$A$ sinusoidal voltage of peak value $283 \;V$ and frequency $50 \;Hz$ is applied to a series $LCR$ circuit in which $R = 3 \;\Omega, L = 25.48 \;mH,$ and $C = 796 \;\mu F.$ Find
$(a)$ the impedance of the circuit;
$(b)$ the phase difference between the voltage across the source and the current;
$(c)$ the power dissipated in the circuit; and
$(d)$ the power factor.

(A) To find the impedance of the circuit,we first calculate $X_{L}$ and $X_{C}$.
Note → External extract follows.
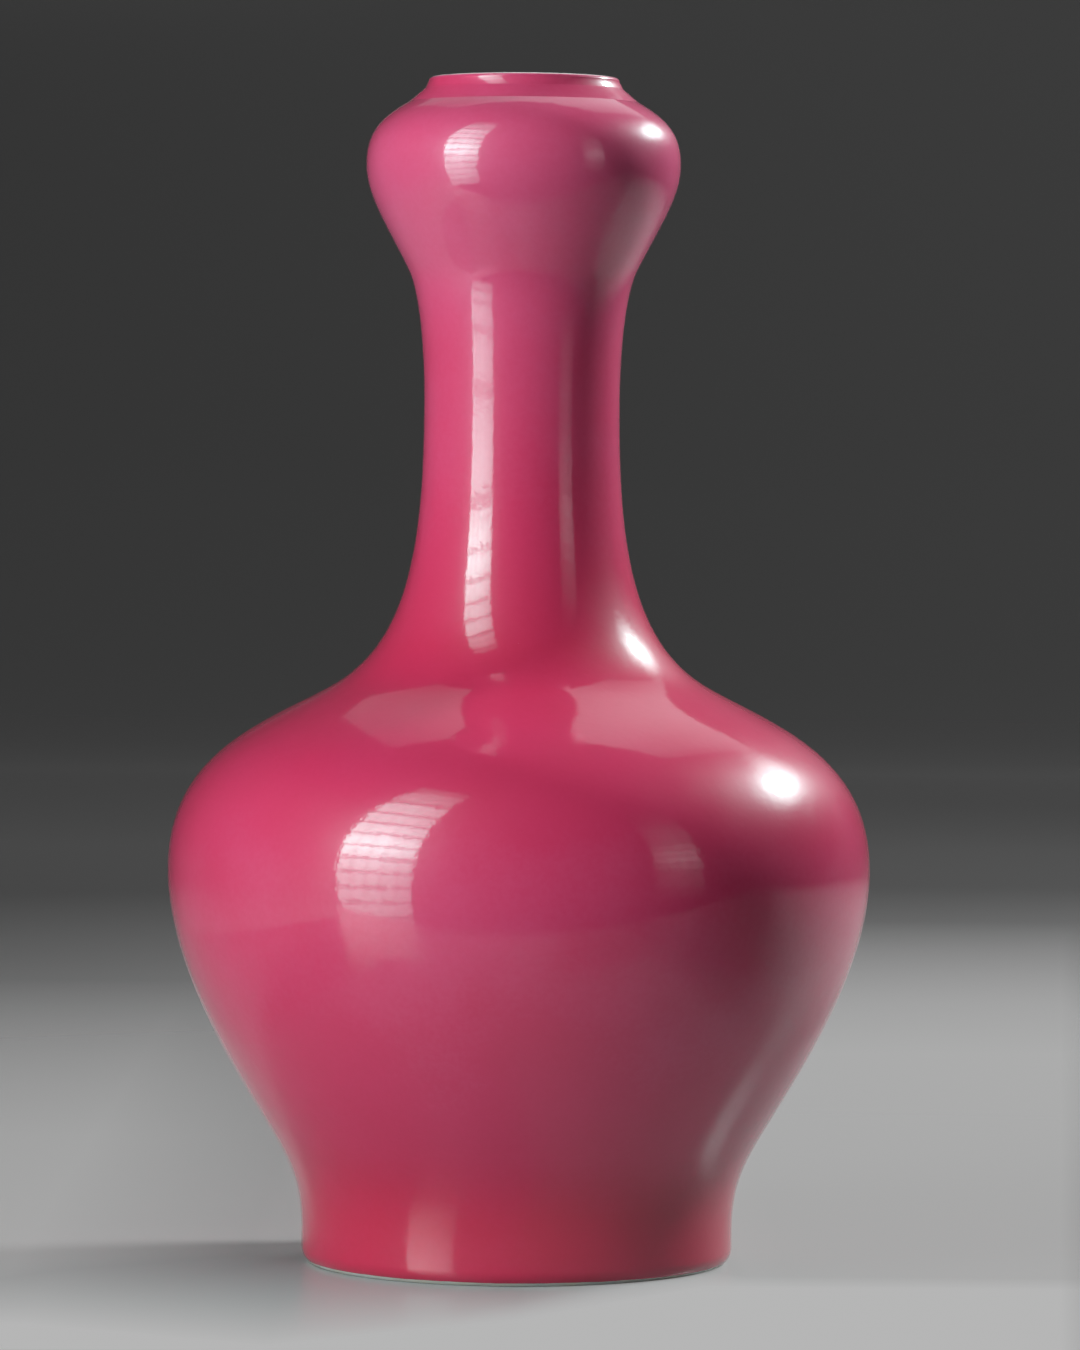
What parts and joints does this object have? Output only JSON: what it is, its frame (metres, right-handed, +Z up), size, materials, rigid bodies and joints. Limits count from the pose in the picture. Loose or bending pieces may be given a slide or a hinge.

$X_{L} = 2 \pi \nu L = 2 \times 3.14 \times 50 \times 25.48 \times 10^{-3} \; \Omega = 8 \; \Omega$.
$X_{C} = \frac{1}{2 \pi \nu C} = \frac{1}{2 \times 3.14 \times 50 \times 796 \times 10^{-6}} = 4 \; \Omega$.
Therefore,$Z = \sqrt{R^{2} + (X_{L} - X_{C})^{2}} = \sqrt{3^{2} + (8 - 4)^{2}} = 5 \; \Omega$.
$(b)$ Phase difference,$\phi = \tan^{-1} \left( \frac{X_{L} - X_{C}}{R} \right) = \tan^{-1} \left( \frac{8 - 4}{3} \right) = \tan^{-1} \left( \frac{4}{3} \right) \approx 53.1^{\circ}$.
Since $\phi$ is positive,the current lags the voltage.
$(c)$ The power dissipated in the circuit is $P = I_{rms}^{2} R$.
$I_{rms} = \frac{V_{m}}{\sqrt{2} Z} = \frac{283}{\sqrt{2} \times 5} \approx 40 \; A$.
Therefore,$P = (40)^{2} \times 3 = 4800 \; W$.
$(d)$ Power factor = $\cos \phi = \frac{R}{Z} = \frac{3}{5} = 0.6$.